Reproduce the entries shown below only from the line with "Model this object" down to the line with "of its box.", keeping both end lines and copying each one exactly.

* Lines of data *
▼
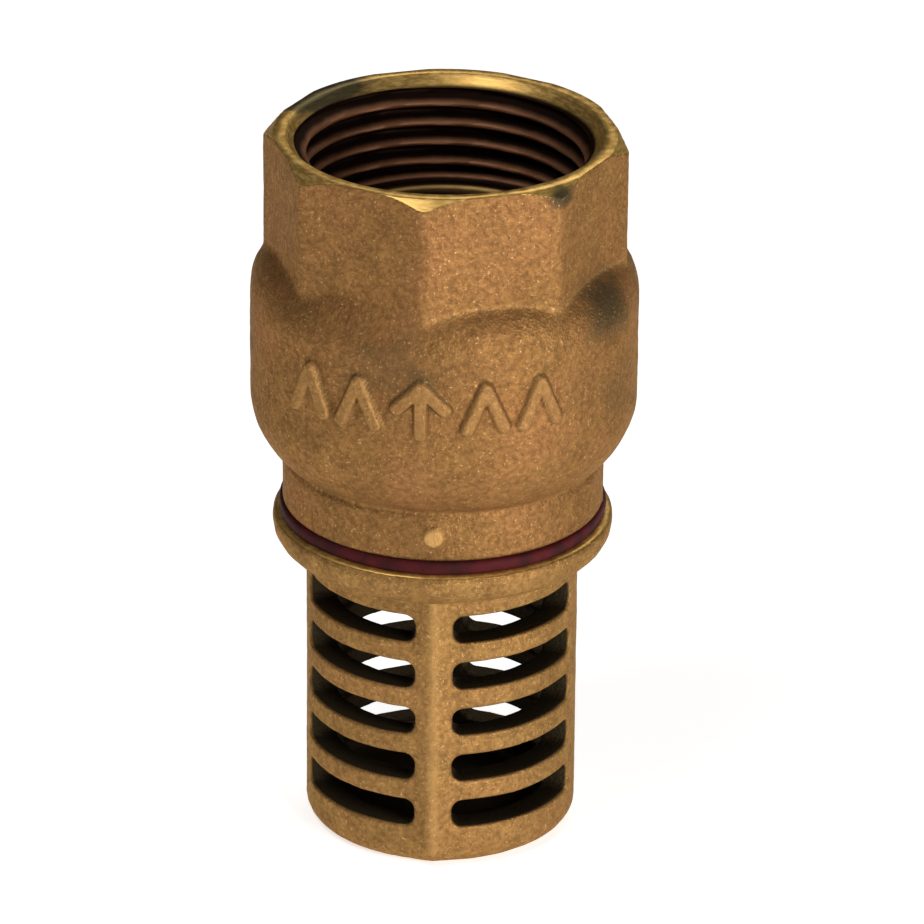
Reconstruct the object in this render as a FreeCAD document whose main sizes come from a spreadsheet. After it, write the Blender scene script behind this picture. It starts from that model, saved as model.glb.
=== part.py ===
"""Foot valve: a spring-loaded check valve with a strainer, for the lower end of a suction pipe.

The origin is the middle of the strainer's underside, +Z points up the pipe and -Y is the front.
All lengths are millimetres and all angles are degrees.
"""
import FreeCAD, Part

import math
import os

import Sketcher
from FreeCAD import Placement, Rotation, Vector

DIMENSIONS = {
    # Cast body: an octagonal grip for the wrench above a round chamber and a plain collar.
    "total_height": 81.8,
    "octagon_low": 66.0,
    "octagon_inradius": 18.55,
    "octagon_corner_round": 2.0,
    "rim_face_radius": 18.7,
    "rim_chamfer_width": 1.65,
    "rim_chamfer_depth": 1.5,
    "chamber_outside": 21.3,
    "chamber_low": 52.1,
    "chamber_high": 63.4,
    "shoulder_round": 6.6,
    "belly_round": 9.8,
    "collar_radius": 17.75,
    "collar_depth": 9.0,
    # Inside of the body, from the pipe thread down.
    "mouth_radius": 17.35,
    "mouth_depth": 2.2,
    "pipe_thread_radius": 15.15,
    "pipe_thread_end": 70.2,
    "throat_radius": 12.6,
    "throat_lead_width": 1.0,
    "throat_lead_depth": 1.6,
    "spider_stop": 66.6,
    "pocket_radius": 14.0,
    "pocket_low": 63.6,
    "chamber_inside": 18.0,
    "chamber_inside_high": 60.0,
    "chamber_inside_low": 53.0,
    "lower_thread_radius": 14.6,
    "lower_thread_end": 48.4,
    # Strainer: a slotted basket, a flange and a threaded spigot whose top is the valve seat.
    "cage_radius": 15.05,
    "cage_inside": 11.9,
    "cage_floor": 3.0,
    "cage_edge_round": 1.95,
    "flange_low": 33.05,
    "flange_high": 37.2,
    "flange_radius": 18.85,
    "flange_low_round": 3.1,
    "flange_high_round": 0.4,
    "spigot_radius": 14.55,
    "spigot_top": 45.9,
    "seat_outside": 12.0,
    "seat_bore": 10.5,
    "seat_height": 0.6,
    "seat_bore_low": 42.0,
    "cage_inside_high": 40.4,
    "slot_height": 3.2,
    "slot_pitch": 5.655,
    "first_slot_low": 4.78,
    "slot_rows": 5,
    "slot_end_round": 1.55,
    "slot_overcut": 1.5,
    "slot_middle_angle": 41.0,
    "slot_sweep": 66.0,
    "keel_half_width": 2.05,
    "keel_height": 0.7,
    "keel_sink": 0.15,
    "keel_root": 1.5,
    "strainer_turn": 3.4,
    # Flat gasket between the flange and the body.
    "gasket_thickness": 1.45,
    "gasket_inside": 14.7,
    "gasket_outside": 18.15,
    # Three-armed guide, pressed against its stop by the spring, and its bush.
    "spider_ring_outside": 13.9,
    "spider_ring_inside": 12.2,
    "spider_height": 2.4,
    "hub_flange_radius": 6.4,
    "hub_flange_low": 63.6,
    "hub_radius": 4.2,
    "hub_low": 60.8,
    "arm_half_width": 1.3,
    "arm_count": 3,
    "arm_overlap": 0.6,
    "bush_outside": 3.4,
    "bush_bore": 2.55,
    "bush_lip_radius": 4.6,
    "bush_lip_height": 0.6,
    # Poppet: a stem with a shoulder, and the stack of pieces clamped under it.
    "stem_radius": 2.5,
    "stem_low": 39.2,
    "stem_high": 67.6,
    "stem_chamfer": 0.4,
    "stop_radius": 3.9,
    "stop_high": 54.5,
    "disc_radius": 13.5,
    "disc_low": 48.0,
    "disc_high": 49.8,
    "disc_edge": 0.8,
    "seal_radius": 13.0,
    "seal_cover": 0.8,
    "seal_thickness": 1.5,
    "seal_washer_radius": 9.6,
    "seal_washer_thickness": 1.3,
    "lock_washer_radius": 4.5,
    "lock_washer_thickness": 1.0,
    "lock_washer_gap": 0.45,
    "nut_inradius": 4.0,
    "nut_height": 4.0,
    "nut_chamfer_width": 0.7,
    "nut_chamfer_depth": 0.4,
    # Closing spring and the loose washer that it turns on.
    "spring_washer_inside": 4.0,
    "spring_washer_outside": 6.6,
    "spring_washer_thickness": 0.6,
    "spring_mean_radius": 5.35,
    "wire_radius": 0.35,
    "spring_turns": 7,
    "spring_end_gap": 0.03,
}

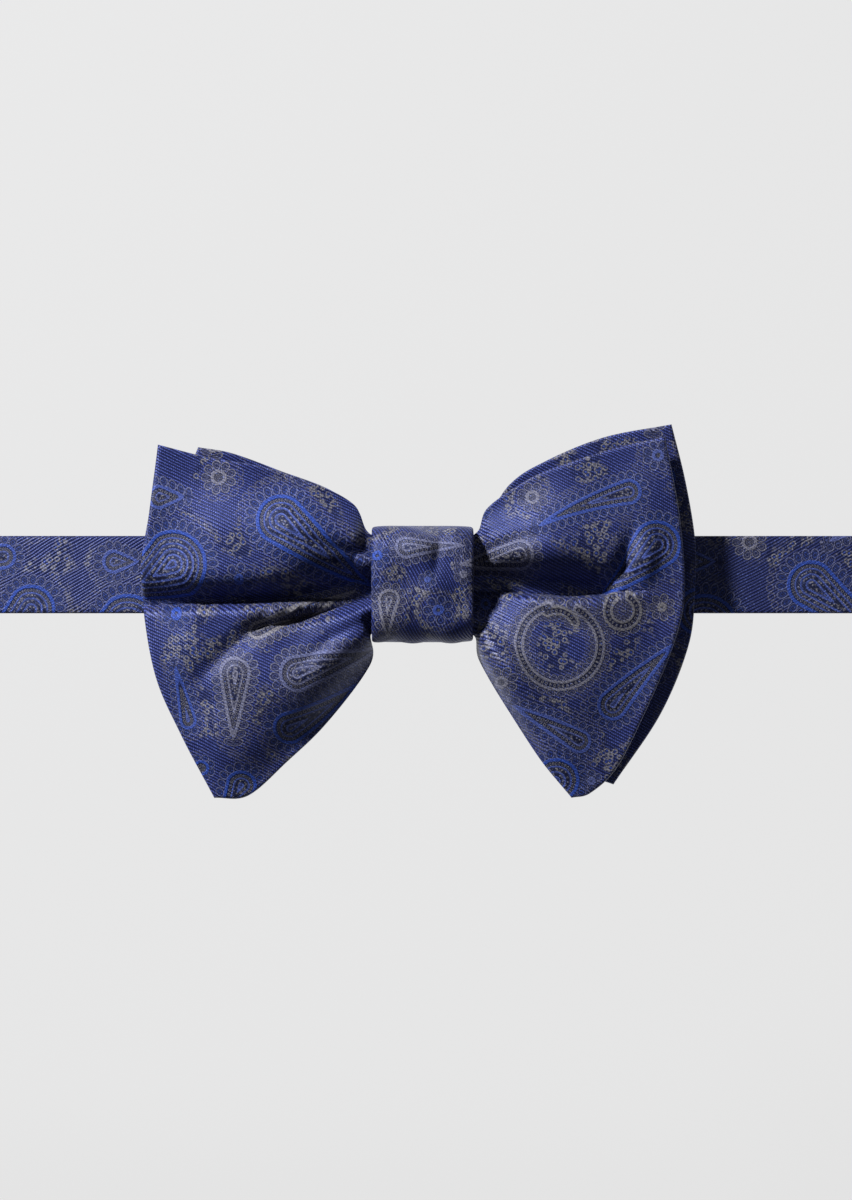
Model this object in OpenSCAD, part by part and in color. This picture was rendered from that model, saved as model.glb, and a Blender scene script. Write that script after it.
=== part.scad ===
// Pre-tied bow tie lying on its back. A front bow and a rear bow are gathered under a wrapped knot, on
// an adjustable neckband that closes with a hook and an eye. Millimetres, +Z is the front of the bow and
// +Y the wearer's up. The origin is on the surface that the tie lies on, under the middle of its box.

/* [Bow] */
// How far the left wing reaches from the middle of the knot
left_reach = 65; // [55:1:80]
// How far the right wing reaches from the middle of the knot
right_reach = 63; // [55:1:78]
// How far the highest corner of the bow stands above the middle of the knot
bow_rise = 37; // [31:1:46]
// How far the lowest tips of the bow hang below the middle of the knot
bow_drop = 49.4; // [42:0.2:60]
// Thickness of one ply of the silk
ply_t = 0.4; // [0.3:0.05:0.5]
// Thickness of the interlining in the bow and in the knot
interlining_t = 0.5; // [0.4:0.05:0.7]
// Half height of the gathered bow at the very middle of the waist
waist_half = 9.5; // [8:0.25:10]
// Height of the front bow's outer edge over the surface
front_edge_z = 11.5; // [9:0.5:15]
// Height of the rear bow's outer edge over the surface
rear_edge_z = 6.6; // [5:0.2:8]
// Height of the two puffed lobes where they stand tallest beside the knot
lobe_z = 16; // [13:0.5:20]

/* [Knot] */
// Width of the knot across the bow
knot_w = 23.4; // [19:0.1:29]
// How much taller the knot is than the band that passes through it
knot_over_band = 9; // [8:0.5:14]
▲
* Final answer *
Model this object in OpenSCAD, part by part and in color. This picture was rendered from that model, saved as model.glb, and a Blender scene script. Write that script after it.
=== part.scad ===
// Pre-tied bow tie lying on its back. A front bow and a rear bow are gathered under a wrapped knot, on
// an adjustable neckband that closes with a hook and an eye. Millimetres, +Z is the front of the bow and
// +Y the wearer's up. The origin is on the surface that the tie lies on, under the middle of its box.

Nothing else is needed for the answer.